To get her to link the fear, I asked what about being followed scared her. “Well, it’s not the following that scares me, it’s the being caught. I’m afraid somebody will grab me from behind and pull me into a car. They could do anything to me, since I’m the last one here.” She launched this satellite about working the latest several times.

 

Since worry is a choice, people do it because it serves them in some way. The worry about public speaking may serve its host by giving him or her an excuse never to speak in public, or an excuse to cancel or to do poorly (“because I was so scared”). But how did Celia’s worry serve Celia?

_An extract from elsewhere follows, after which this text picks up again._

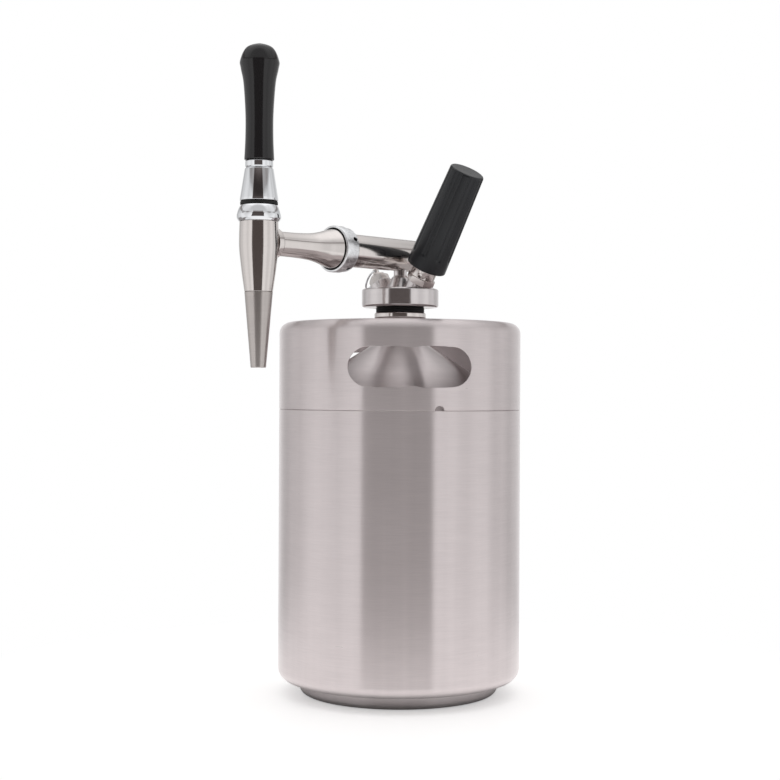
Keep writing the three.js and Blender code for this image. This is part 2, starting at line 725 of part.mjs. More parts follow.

People will always tell you what the real issue is, and in fact, Celia already had.

 

I asked why she couldn’t just leave work earlier each evening: “If I did, everybody would think I was lazy.” So Celia was concerned about losing her identity as the employee who always worked the longest. Her frequent discussions of hazard and fear were guaranteed to quickly carry any conversation to the fact that she worked the latest. And that is how the worry served her.

 

The wise words of FDR, “The only thing we have to fear is fear itself,’ might be amended by nature to “There is nothing to fear unless and until you feel fear.” Worry, wariness, anxiety and concern all have a purpose, but they are not fear. So any time your dreaded outcome cannot be reasonably linked to pain or death and it isn’t a signal in the presence of danger, then it really shouldn’t be confused with fear. It may well be something worth trying to understand and manage, but worry will not bring solutions. It will more likely distract you from finding solutions.